All-In Financial Cost: The total contract cost over 15 years—covering construction, compound financing interest, long-term specialized equipment overhauls, and structural tipping floor repairs—is set at $4.1 million [01:23:34].
Facility Design: Unlike traditional "truck-to-floor" models that leave raw garbage sitting openly on the floor (like the Petersburg facility example) [01:41:20], Meck proposes a perpendicular design. Smaller collection vehicles back up directly over a walking floor trailer, reducing handling labor, minimizing heavy equipment costs, and keeping waste off the floor [01:42:13].
Public Comments & Resident Objections
The meeting shifts to highly contentious public comments where citizens express frustration over the handling of the project [01:59:47].
Bidding Integrity Concerns: Residents repeatedly demand to know why the transfer station contract was negotiated directly as a private partnership instead of being put out for a standard competitive open public bid [01:57:14].
Out-of-State Waste Dumping: Citizens highlight that commercial garbage trucks are frequently hauling waste into the county landfill from Virginia [02:05:23]. Attorney Sims notes that under U.S. Supreme Court interstate commerce rulings, the county cannot legally discriminate against or reject out-of-state solid waste at a public facility [55:11].
Economic Strain: Residents on fixed incomes strongly object to the green box fees doubling to cover future transfer costs, arguing they create minimal personal trash but carry an unfair financial burden [02:09:58].
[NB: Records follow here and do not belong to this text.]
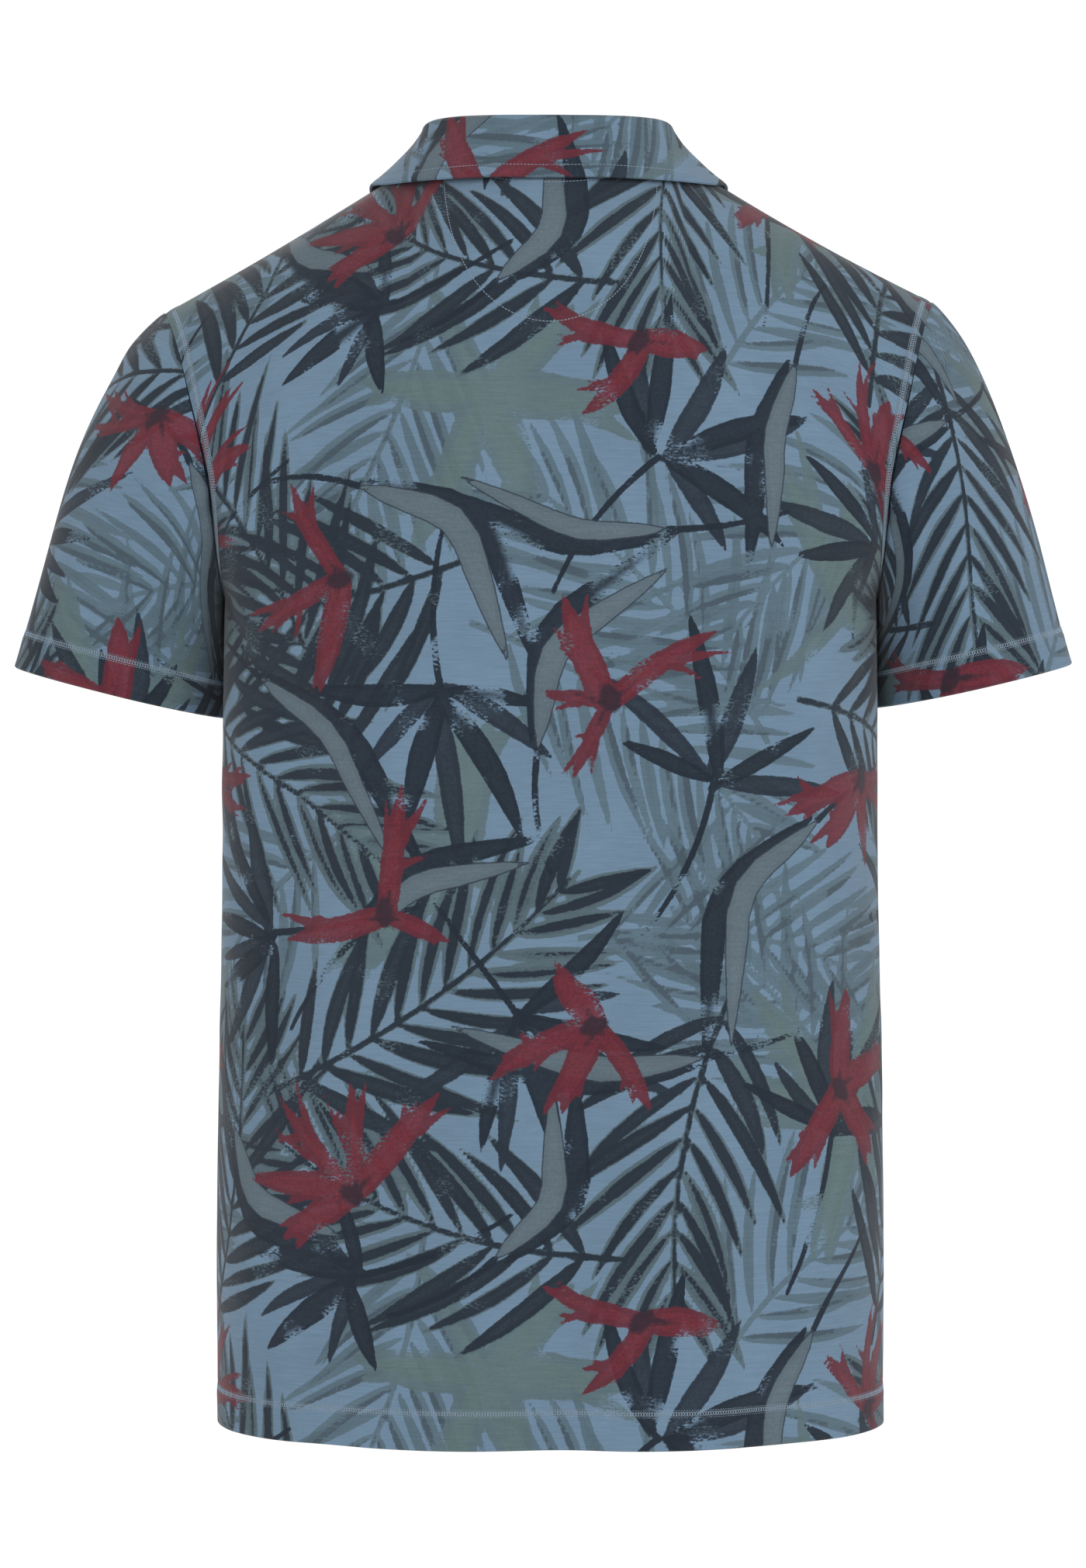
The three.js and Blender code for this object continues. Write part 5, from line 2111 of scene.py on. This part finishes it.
# ---- Studio ----
@dataclass
class Studio:
    """Camera behind the shirt, soft even light and a pale floor."""

    distance: float = 3.0
    camera_x: float = 0.0042
    camera_z: float = -0.2212
    aim_z: float = -0.3542
    lens: float = 121.0
    floor_z: float = -1.5
    floor_radius: float = 2.2
    # Square soft lights: name, place, size in metres, power in watts.
    lamps: tuple = (
        ("key", (-1.9, 2.7, 1.1), 2.0, 45.0),
        ("fill", (1.5, 3.1, 0.5), 2.2, 29.0),
        ("left_side", (3.0, 0.8, 0.0), 1.6, 15.0),
        ("right_side", (-3.0, 0.8, 0.1), 1.6, 14.0),
        ("front_fill", (0.6, -3.2, 0.8), 2.2, 42.0),
    )

    def _hang(self, data: bpy.types.ID, place: Sequence[float], aim: Sequence[float]) -> Object:
        """Puts a camera or a lamp in its place, turned towards a point.

        Args:
            data: of the camera or the lamp.
            place: where it stands.
            aim: the point that it faces.

        Returns:
            Its object.
        """
        made = bpy.data.objects.new(data.name, data)
        made.location = place
        made.rotation_euler = (Vector(aim) - made.location).to_track_quat("-Z", "Y").to_euler()
        bpy.context.scene.collection.objects.link(made)
        return made

    def camera(self) -> None:
        """Makes the camera and looks at the middle of the back."""
        data = bpy.data.cameras.new("camera")
        data.sensor_fit = "VERTICAL"
        data.sensor_height = 36.0
        data.lens = self.lens
        place = (self.camera_x, self.distance, self.camera_z)
        bpy.context.scene.camera = self._hang(data, place, (self.camera_x, 0.0, self.aim_z))

    def light(self) -> None:
        """Sets the pale surroundings and the soft lights, with the view left plain."""
        scene = bpy.context.scene
        scene.view_settings.view_transform = "Standard"
        world = bpy.data.worlds.new("surroundings")
        scene.world = world
        world.use_nodes = True
        sky = Sketch(world.node_tree)
        seen = sky.node("ShaderNodeLightPath").outputs["Is Camera Ray"]
        strength = sky.ramp(seen, 0.0, 1.0, (0.42, 1.05))
        sky.fill(world.node_tree.nodes["Background"], Color=(1, 1, 1, 1), Strength=strength)
        for name, place, size, power in self.lamps:
            data = bpy.data.lights.new(name, "AREA")
            data.energy = power
            data.size = size
            self._hang(data, place, (0.0, 0.0, -0.35))

    def floor(self) -> None:
        """Lays a round pale floor."""
        angle = np.arange(96) * math.tau / 96
        ring = np.stack([np.cos(angle), np.sin(angle), 0 * angle], axis=-1) * self.floor_radius / MM
        ring[:, 2] = self.floor_z / MM
        obj = make_object("floor", ring, [np.arange(96)[None]])
        material, sketch, shader = start_material("pale_floor")
        place = sketch.node("ShaderNodeTexCoord").outputs["Object"]
        tone = sketch.mix(sketch.noise(place, 3, 2), colour("E4E6E8"), colour("ECEEF0"))
        sketch.fill(shader, Base_Color=tone, Roughness=0.8)
        obj.data.materials.append(material)


def main() -> None:
    """Builds the studio, the finishes and the shirt's pieces in order."""
    logging.basicConfig(level=logging.INFO, format="%(name)s: %(message)s")
    studio = Studio()
    studio.camera()
    studio.light()
    studio.floor()
    finishes = {
        "printed_jersey": PrintedJersey().make(),
        "thread": SewingThread().make(),
        "button_plastic": ButtonPlastic().make(),
    }
    wardrobe = Wardrobe(LeafPrint(), finishes)
    BodyPanel(Panel.BACK, "back", (0.51, 0.765), (104.0, 104.0), BACK_CREASES).make(wardrobe)
    BodyPanel(Panel.FRONT, "front", (0.51, 0.765), (215.0, 260.0), FRONT_CREASES).make(wardrobe)
    Sleeve(LEFT, (0.46, 0.225), (280.0, 312.0), LEFT_SLEEVE_CREASES).make(wardrobe)
    Sleeve(RIGHT, (0.46, 0.225), (392.0, 168.0), RIGHT_SLEEVE_CREASES).make(wardrobe)
    Collar().make(wardrobe)
    Placket().make(wardrobe)
    HalfMoon().make(wardrobe)


if __name__ == "__main__":
    main()
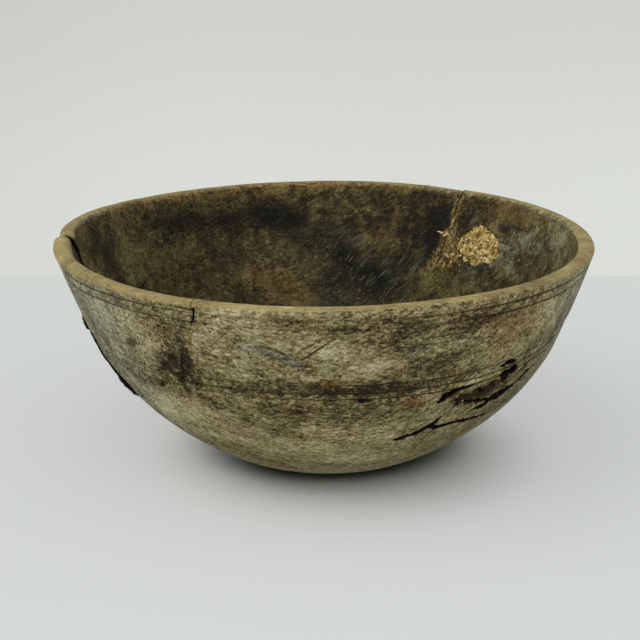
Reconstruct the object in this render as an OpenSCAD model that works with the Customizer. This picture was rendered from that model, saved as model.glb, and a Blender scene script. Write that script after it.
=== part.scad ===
// Cracked wooden bowl, turned from one piece of wood and split by age.
// The origin is the centre of the foot, on the ground. +Z is up and -Y is the front.
// Places on the wall are given as an azimuth in degrees, anticlockwise from +X seen
// from above, and as a share of the bowl's height.

/* [Bowl] */
// Outer diameter at the rim
rim_d = 300; // [240:1:370]
// Height from the ground to the top of the rim
bowl_h = 121; // [98:1:148]
// Diameter of the flat foot
foot_d = 118; // [95:1:145]
// Outer diameter at the shoulder, where the wall turns in towards the foot
shoulder_d = 258; // [220:1:310]
// Height of the shoulder
shoulder_h = 64; // [52:1:78]
// How far the wall below the shoulder swells from a straight line
belly = 7.5; // [5:0.5:10]
// How far the wall above the shoulder swells from a straight line
flare_swell = 0.7; // [0.2:0.1:3]

/* [Wall] */
// Thickness at the rim, measured level
rim_t = 9; // [7.5:0.5:11]
// Thickness at the shoulder, measured level
shoulder_t = 10.8; // [9:0.1:13]
// Thickness of the floor at its centre
floor_t = 11; // [9:0.5:14]
// Diameter of the shallow middle of the hollow
basin_d = 120; // [100:1:145]
// Rise of the hollow's shallow middle, from its centre to its edge
basin_rise = 6; // [4:0.5:8]
// Height of the rim's rounded top
rim_round = 3; // [1.5:0.5:3.5]

/* [Turned lines] */
// Width of a turned line
line_w = 1.6; // [1:0.1:2.4]
// Depth of a turned line
line_depth = 0.7; // [0.4:0.1:1.2]
// Height of the band of lines above the shoulder
band_h = 8.6; // [7:0.1:11]
// Space between the rim and the first line below it
rim_bead_h = 6.4; // [5:0.1:8]

/* [Sprung wedge] */
// Angle that the wedge of wall leans outward
lean = 1.8; // [1:0.1:2.4]
// Gap of the crack at the left side of the wedge
left_gap = 1.2; // [0.6:0.1:2.5]
// Gap of the crack at the right side of the wedge
right_gap = 0.5; // [0.3:0.1:1.5]

/* [Decay] */
// Diameter of a beetle's exit hole
worm_d = 1.6; // [1.2:0.1:2.4]
// Depth of the torn patch inside
patch_depth = 2.2; // [1:0.1:3.5]
// Depth of the rotted pocket outside
pocket_depth = 3; // [1:0.1:4.5]

/* [Hidden] */

rim_r = rim_d / 2;
foot_r = foot_d / 2;
shoulder_r = shoulder_d / 2;
hollow_r = shoulder_r - shoulder_t;
basin_r = basin_d / 2;
basin_z = floor_t + basin_rise;
round_z = bowl_h - rim_round;     // where the rim's rounded top begins
clear = 1;                        // how far a cutter stands proud of the wood
joint_step = [0.2, 0.4];          // from the end of one arc to the start of the next

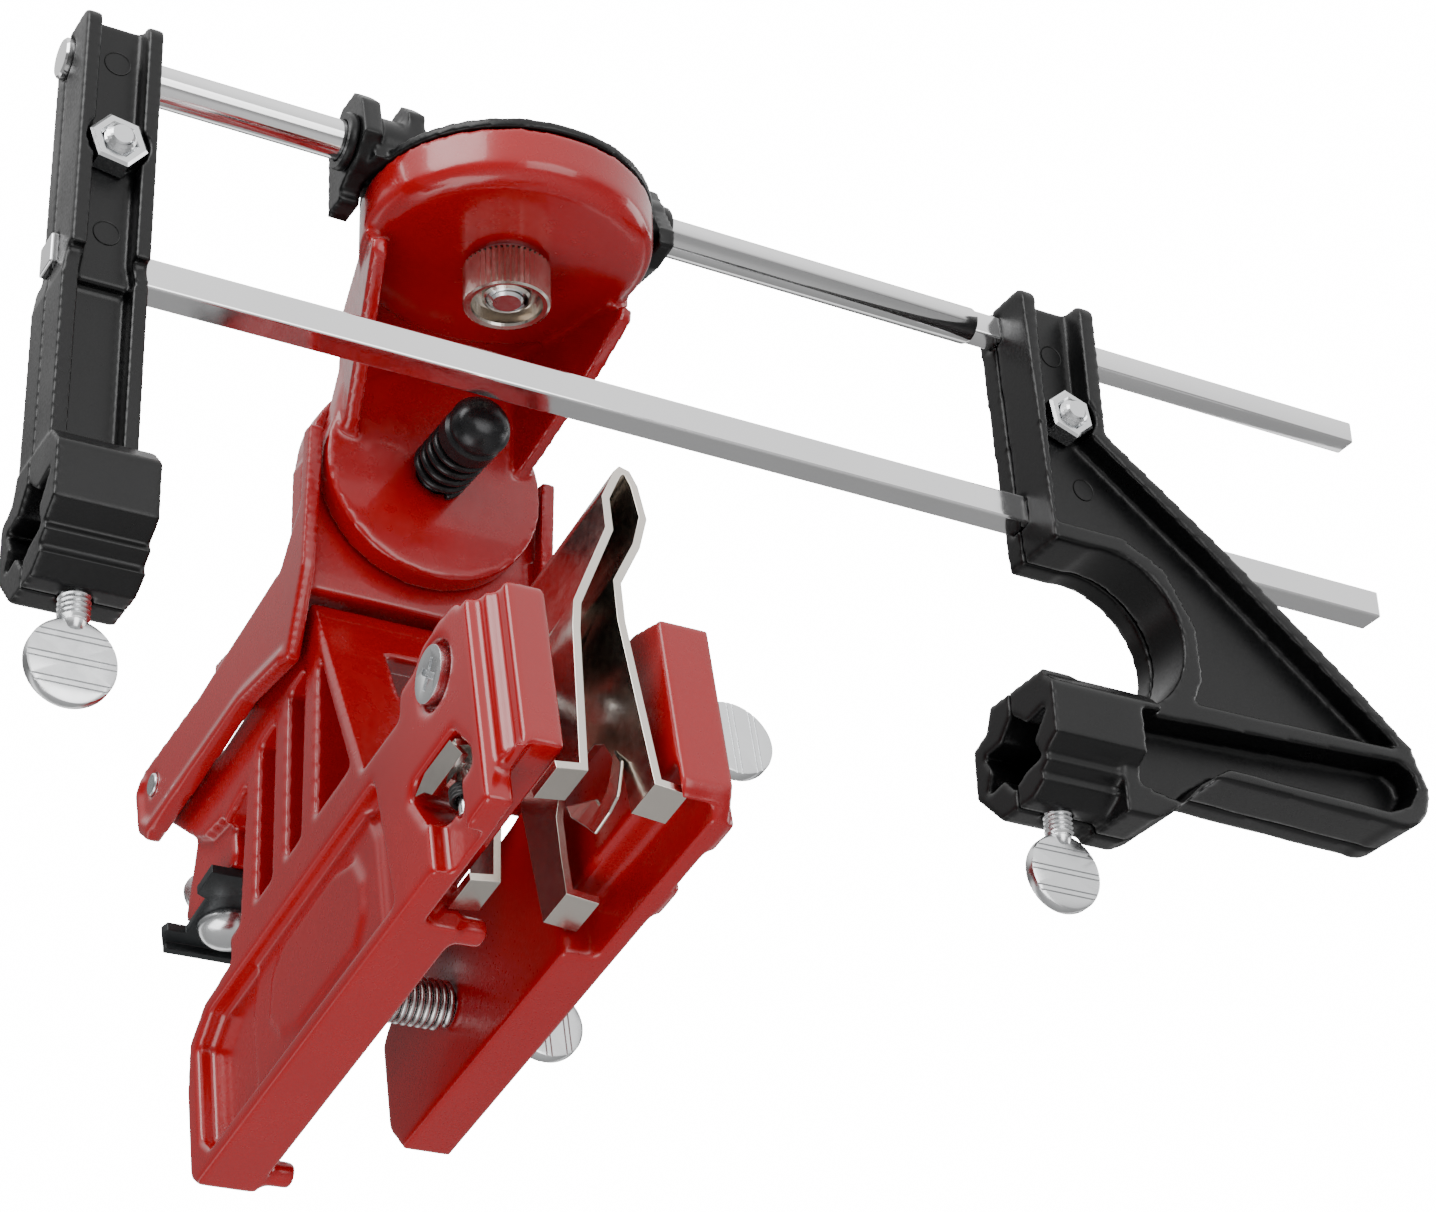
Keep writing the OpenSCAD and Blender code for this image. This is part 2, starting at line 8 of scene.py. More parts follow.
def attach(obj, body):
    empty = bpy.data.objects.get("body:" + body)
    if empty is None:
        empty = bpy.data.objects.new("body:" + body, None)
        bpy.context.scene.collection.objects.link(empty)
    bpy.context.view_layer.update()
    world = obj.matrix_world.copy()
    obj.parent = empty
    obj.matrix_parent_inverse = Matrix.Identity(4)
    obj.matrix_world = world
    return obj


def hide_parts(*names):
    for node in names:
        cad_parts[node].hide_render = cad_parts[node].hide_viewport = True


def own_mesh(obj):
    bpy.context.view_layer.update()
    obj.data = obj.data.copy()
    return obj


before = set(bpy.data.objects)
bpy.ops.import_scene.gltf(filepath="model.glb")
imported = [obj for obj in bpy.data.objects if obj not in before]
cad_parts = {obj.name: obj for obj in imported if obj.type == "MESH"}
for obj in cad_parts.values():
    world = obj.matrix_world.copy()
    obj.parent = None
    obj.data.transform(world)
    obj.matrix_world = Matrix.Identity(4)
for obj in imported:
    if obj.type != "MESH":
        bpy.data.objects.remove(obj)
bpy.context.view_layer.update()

# ---- Camera, lights and floor ----
# The guide is seen from low on its left, looking up at the slot for the saw bar.
# A long lens keeps the two bars nearly parallel. The pale floor lies below the camera.
seen_right = Vector((0.87128609, -0.47275324, -0.13177607))
seen_down = Vector((0.21123222, 0.60359794, -0.76879807))
seen_ahead = Vector((0.44299154, 0.64200772, 0.6257672))
camera_data = bpy.data.cameras.new("camera")
camera_data.sensor_width = 36.0
camera_data.lens = 82.96
camera_data.clip_start = 0.01
camera_place = Matrix.Translation((-0.23785, -0.4022, -0.32203))
camera_turn = Matrix((seen_right, -seen_down, -seen_ahead)).transposed().to_4x4()
camera = bpy.data.objects.new("camera", camera_data)
camera.matrix_world = camera_place @ camera_turn
bpy.context.scene.collection.objects.link(camera)
bpy.context.scene.camera = camera

middle = Vector((0.03, 0.05, 0.07))


def soft_box(name, place, size, watts):
    """A square studio light that faces the middle of the guide."""
    data = bpy.data.lights.new(name, "AREA")
    data.shape = "SQUARE"
    data.size = size
    data.energy = watts
    light = bpy.data.objects.new(name, data)
    light.matrix_world = Matrix.Translation(place) @ (
        middle - Vector(place)).to_track_quat("-Z", "Y").to_matrix().to_4x4()
    bpy.context.scene.collection.objects.link(light)


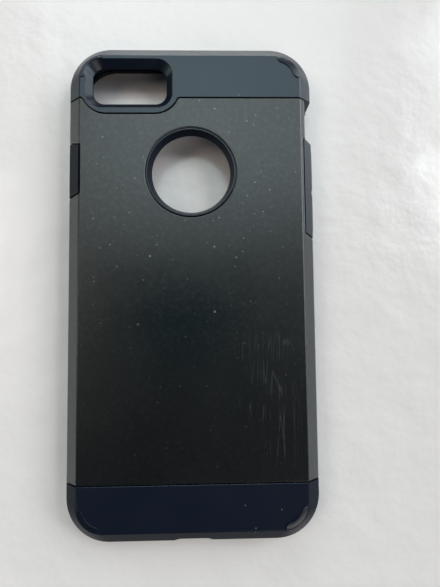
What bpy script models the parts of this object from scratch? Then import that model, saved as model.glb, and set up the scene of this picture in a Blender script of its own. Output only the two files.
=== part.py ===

Alternative Ideas: Commenters point out that the property transfer has not been completely finalized with the Public Service Commission [02:15:12]. They urge the board to stop the current process to explore cheaper grants, localized compactor systems, or seeking land use agreements with the Monongahela National Forest [02:16:20].
The meeting video cuts out during ongoing citizen discussion [02:17:15].